El jardín fue el proyecto vital de Lady Daisy. Está metido en el corazón del parque de Clingendael, uno de los más bellos de la ciudad, que mezcla la arquitectura paisajística del barroco francés (y espectaculares rododendros) con el edificio del Instituto de Relaciones Internacionales del mismo nombre, ubicado en su interior. En el siglo XVI, el terreno del parque lo ocupaba una granja a la que sus primeros dueños le fueron añadiendo parcelas. Luego llegó la gran casa que alberga hoy el centro de pensamiento. A partir de 1860, cuando los nipones se abrieron al mundo tras la ratificación del Tratado de Amistad y Comercio con Estados Unidos -y la firma de otros similares con Rusia, Francia, Gran Bretaña y los Países Bajos- la fama de sus jardines se extendió por el mundo. Dispuesta a darle su toque al modelo, la aristócrata holandesa, cuya familia había comprado Clingendael en 1818, viajó a Japón en dos ocasiones. Allí fue eligiendo con cuidado los motivos decorativos que adornan el recinto, cercado por una valla de bambú. Las flores, en tonos rojos, rosas, fucsia y amarillo, han cambiado con los años, pero el espacio conserva intacta la estructura original de 1913. Incluida una pequeña isla en forma de tortuga de larga cola, símbolo de una vida prolongada, en el estanque central.
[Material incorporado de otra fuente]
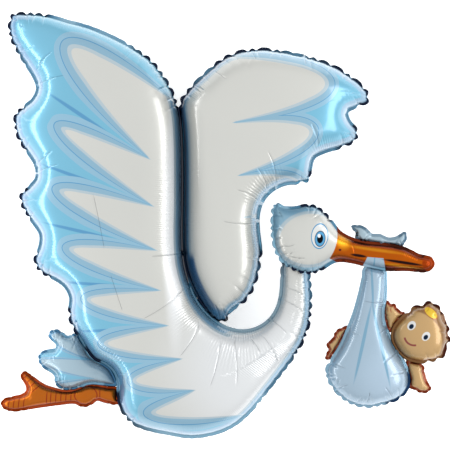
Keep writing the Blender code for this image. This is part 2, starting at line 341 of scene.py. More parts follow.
# %% [markdown]
# Flat film can't stretch, so where it swells it runs out of width and the weld is gathered into puckers about as
# long as a finger. Between two puckers the film bulges. At each pucker a sharp valley runs in from the weld, and
# the weld itself is drawn in and tips up or down. The valleys are placed along the outline by chance, from a
# fixed seed, so that every run gives the same balloon.

# %% Gather the film at the weld
PUCKER_PITCH = 0.036
PUCKER_DEPTH = 0.0050
WELD_NOTCH = 0.0095
TAB_BULGE = 0.0026
WELD_WAVE = 0.0030
CALM = 0.12
# The most that chance moves a pucker, as a share of the pitch, and leans it, and how far in it may reach.
PUCKER_SHIFT, PUCKER_LEAN = 0.24, 0.35
PUCKER_REACH, LONG_REACH = (0.010, 0.028), 1.8
VALLEY_SHARPNESS = 1.9
# How strongly a straight weld is gathered, how much more a bent one is, and the length its bend is taken over.
STRAIGHT_GATHER, BEND_GATHER = 0.26, 0.26
BEND_LENGTH = 0.045
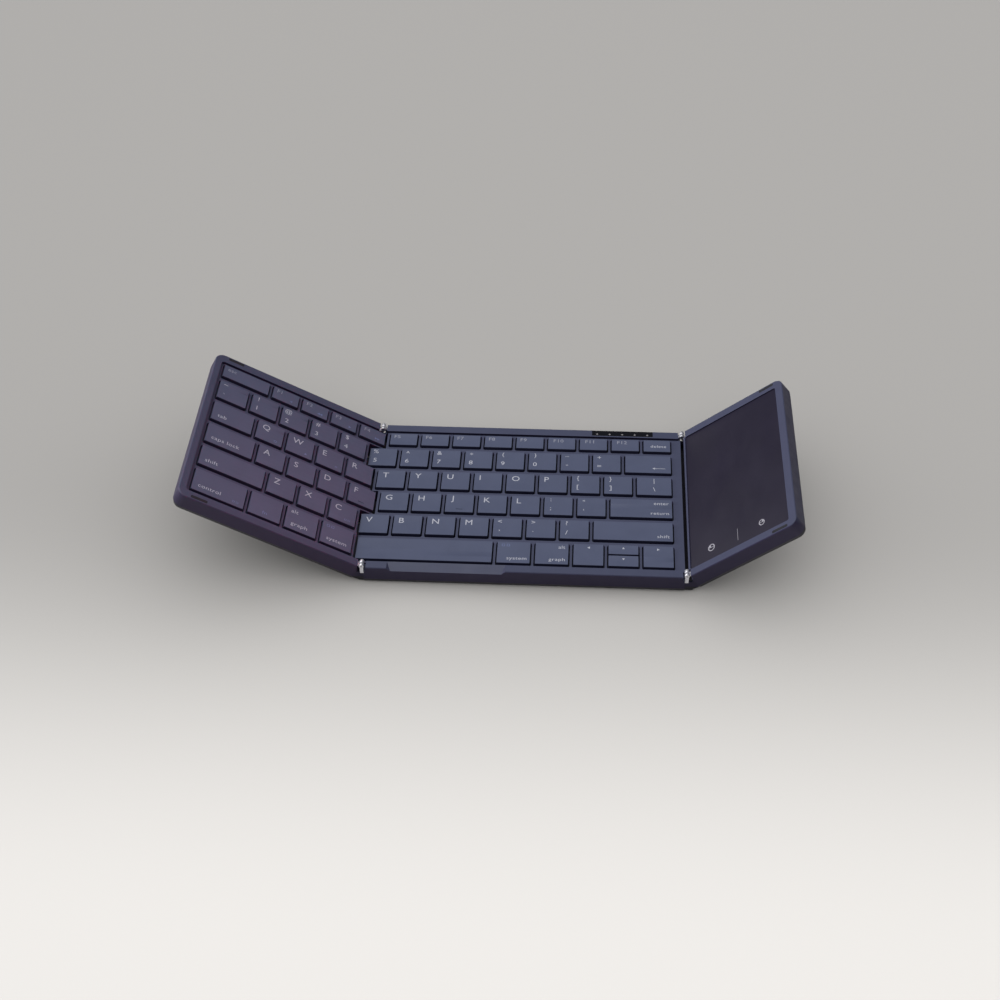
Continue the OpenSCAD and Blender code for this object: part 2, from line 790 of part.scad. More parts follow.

El pabellón del té, situado al fondo, se ha convertido en el mirador perfecto para contemplar, sentado en el suelo de madera, la obra de la baronesa seducida por oriente. Ella lo disfrutó hasta su muerte, en 1939. El cuidado con que pasean los visitantes, autóctonos y extranjeros, refleja el buen trabajo que hizo. La entrada está regulada para que no haya aglomeraciones, y un guarda recibe al paseante. La fragilidad de lo plantado hace que solo pueda verse dos veces al año: de abril a junio y en octubre. Un detalle que no impide que sea el más visitado del país.